Wednesday, August 3, 2022

song,song

Sometimes I am really amazed at the way my thoughts produce a certain train. I may be researching something on finance.Then listening to a podcast on the paranormal. I've been monitoring myself a little,as I am definately filling my mind with things to do with death, dying and the paranormal. Part of the reason is very obvious, from the death of my dad to the very latest one being just yesterday when I heard of the passing of a high school friend the day after her birthday which was the day before. Then three weeks ago it was the passing of a colleague. So I go back and forth and then I also find such interesting information way beyond my interest and last night for example I was introduced to the fantastic poetry of an American by the name of Hart Crane.
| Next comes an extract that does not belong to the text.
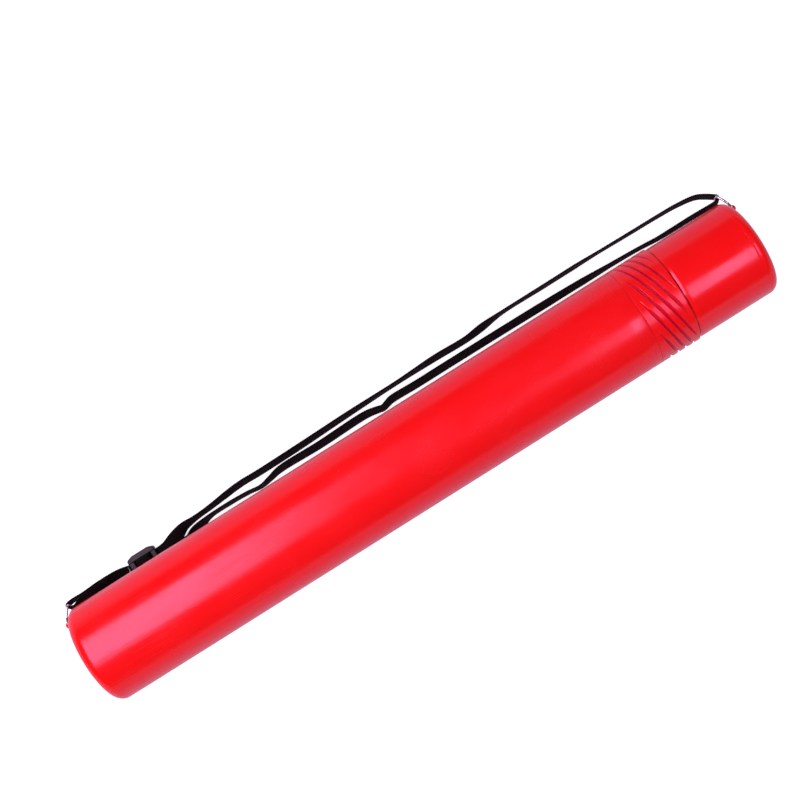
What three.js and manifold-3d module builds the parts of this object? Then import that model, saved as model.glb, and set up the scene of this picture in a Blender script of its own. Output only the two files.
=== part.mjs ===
// Telescopic poster tube: a red outer tube and inner tube that slide in one another, a twist
// collar that locks them, a push-on cap and a black webbing strap on two wire rings.
// Millimetres, +Z up. The tube lies along +X, with the middle of its base face at the origin.
import * as THREE from "three";
import { mergeVertices } from "three/addons/utils/BufferGeometryUtils.js";
import Module from "manifold-3d";

// Main sizes
const CLOSED_LENGTH = 500;
const TRAVEL = 300;
const TUBE_DIAMETER = 68;
const CAP_STEP = 0.8;
const CAP_LENGTH = 59.5;
const COLLAR_LENGTH = 28.5;
const INNER_TUBE_LENGTH = 425;

// Walls
const OUTER_WALL = 1.9;
const BASE_WALL = 2.5;
const INNER_WALL = 0.9;
const CAP_END_WALL = 2;
const NECK_WALL = 0.75;

// Clearances
const SLIDE_CLEARANCE = 0.3;
const JOINT_GAP = 0.3;
const MOUTH_GAP = 1;
const CAP_HEADROOM = 6;

// Edges
const BASE_ROUNDING = 7;
const CAP_ROUNDING = 6;
const CAP_BEVEL = 0.7;
const SEAM_BEVEL = 0.4;

// Lock between collar and inner tube
const LATCH_DEPTH = 0.9;
const LATCH_PITCH = 25;
const TOOTH_LENGTH = 6;
const TOOTH_PLAY = 0.5;
const TOOTH_ANGLE = 30;
const FLAT_ANGLE = 50;
const FLAT_EXTRA_DEPTH = 0.05;
const TOOTH_COUNT = 3;

// Neck that carries the collar
const NECK_LENGTH = 3.4;
const BEAD_LENGTH = 0.9;
const BEAD_HEIGHT = 0.25;
const KEY_LENGTH = 3;
const KEY_ANGLE = 20;

// Helical grip grooves on the collar
const GROOVE_COUNT = 10;
const GROOVE_WRAP = 152.5;
const GROOVE_START_ANGLE = 22.5;
const GROOVE_DEPTH = 1.35;
const GROOVE_HALF_WIDTH = 1.05;
const GROOVE_FLOOR_HALF_WIDTH = 0.4;
const GROOVE_START_MARGIN = 3.3;
const GROOVE_END_MARGIN = 1.9;
const GROOVE_STEPS = 10;
const GROOVE_TAPER = 0.14;

// Wire rings and the lugs that hold them, one at each end face
const WIRE_DIAMETER = 1.6;
const WIRE_CLEARANCE = 0.6;
const LUG_INSET = 7.5;
const LUG_WIDTH = 6;
const LUG_THICKNESS = 3.5;
const LUG_TIP_WALL = 1;
const LUG_HOLE_REACH = 4;
const LUG_DROP_ANGLE = 15;
const LUG_ROOT = 1.3;
const RING_HALF_WIDTH = 7;
const RING_SIDE = 3.5;
const RING_CORNER = 2;
const BASE_RING_LEAN = 122;
const CAP_RING_LEAN = 115;

// Strap and slider
const STRAP_WIDTH = 10;
const STRAP_THICKNESS = 1.2;
const SLIDER_LENGTH = 20;
const SLIDER_SLOT_WIDTH = 11.2;
const SLIDER_SLOT_LENGTH = 5.4;
const SLIDER_BAR = 2.8;
const SLIDER_RAIL = 3.4;
const SLIDER_THICKNESS = 2.6;
const SLIDER_SPOT = [54.5, 33.4, -29.2, 90];
const SLIDER_RAIL_TOP = 2.1;
const SLIDER_RAIL_BEVEL = 1.3;
const FLOOR_CLEARANCE = 0.02;

// Tube for which the strap's points are listed, and where they begin and stop to follow it
const ROUTE_RADIUS = 34;
const ROUTE_LENGTH = 500;
const RUN_START = 106;
const RUN_END = 409;
const RING_HEIGHT = -10.5;
const LOW_HEIGHT = -25;

// Facets around the tube
const TUBE_FACETS = 60;
const INNER_FACETS = 36;

// Places worked out from the sizes
const TUBE_RADIUS = TUBE_DIAMETER / 2;
const CAP_RADIUS = TUBE_RADIUS - CAP_STEP;
const OUTER_BORE = TUBE_RADIUS - OUTER_WALL;
const BAND_RADIUS = OUTER_BORE - SLIDE_CLEARANCE;
const GROOVE_RADIUS = BAND_RADIUS - LATCH_DEPTH;
const INNER_BORE = GROOVE_RADIUS - INNER_WALL;
const CAP_START = CLOSED_LENGTH - CAP_LENGTH;
const COLLAR_END = CAP_START - MOUTH_GAP;
const COLLAR_START = COLLAR_END - COLLAR_LENGTH;
const NECK_END = COLLAR_START + NECK_LENGTH;
const TOOTH_MIDDLE = COLLAR_START + COLLAR_LENGTH * 0.55;
const INNER_END = CLOSED_LENGTH - CAP_END_WALL - CAP_HEADROOM;
const INNER_START = INNER_END - INNER_TUBE_LENGTH;
const KEY_START = NECK_END - NECK_LENGTH - KEY_LENGTH;
const FLAT_START = KEY_START - TRAVEL - TOOTH_PLAY;
const FLOOR = -TUBE_RADIUS * Math.cos(Math.PI / TUBE_FACETS);
const LUG_RADIUS = TUBE_RADIUS - LUG_INSET;
const SLIDER_MIDDLE = new THREE.Vector3(...beside(SLIDER_SPOT));

// Colours
const RED = 0xe3141a;
const BLACK = 0x141214;
const STEEL = 0xc9ccd0;

const wasm = await Module();
wasm.setup();

// Turns a closed three.js geometry into a solid that can be joined and cut.
function solid(geometry) {
  const bare = geometry.clone();
  bare.deleteAttribute("normal");
  bare.deleteAttribute("uv");
  const merged = mergeVertices(bare, 1e-4);
  const mesh = new wasm.Mesh({
    numProp: 3,
    vertProperties: new Float32Array(merged.attributes.position.array),
    triVerts: new Uint32Array(merged.index.array),
  });
  return new wasm.Manifold(mesh);
}

// Turns a solid back into a geometry.
function geometryOf(body) {
  const mesh = body.getMesh();
  const geometry = new THREE.BufferGeometry();
  geometry.setAttribute("position", new THREE.BufferAttribute(mesh.vertProperties, 3));
  geometry.setIndex(new THREE.BufferAttribute(mesh.triVerts, 1));
  return geometry;
}

// Moves every vertex of a geometry to the place that a function gives for it.
function mapped(geometry, place) {
  const position = geometry.attributes.position;
  const point = new THREE.Vector3();
  for (let i = 0; i < position.count; i += 1) {
    point.fromBufferAttribute(position, i);
    place(point);
    position.setXYZ(i, point.x, point.y, point.z);
  }
  return geometry;
}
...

I was deeply moved by the first stanza alone, far less for when I read to the end. Amidst all of this I am also reading all I can about annuities and stock, better financial plans and choices. So mine is a heavy cocktail of thoughts all swirling around in my mind. So, I am jumping from thing to thing and something else pops into my mind to join the party. It is a simple guest and that guest is ryhthm. I am suddenly focusing on that, or moreso, feeling what the word means. Now here is where the cocktail may become a flambe or something else entirely. Sitting with stillness and observing this rythm had something to say to me. It was as though I could access or become one with the rythm, and the rythm was giving me a perspective of seeing beyond me and beyond everything that I find myself thinking about and being consumed by. Particularly the things that I want solutions for right away. The answer that comes to me in the best way that I can put it is feeling instead of thinking and that produces a train of awareness of levels as one would hear in a melody. Thus I asked intuitively whether my melody is harmonious or shrill? I was sort of conscious that THAT is actually LIFE. Your either producing harmony or chaos within harmony. If you can see harmony within your chaos you can pull back from fear, from doubt and from anxiety. You are present and when you are present, still and listening...only then can you ACT to receive what is best for you.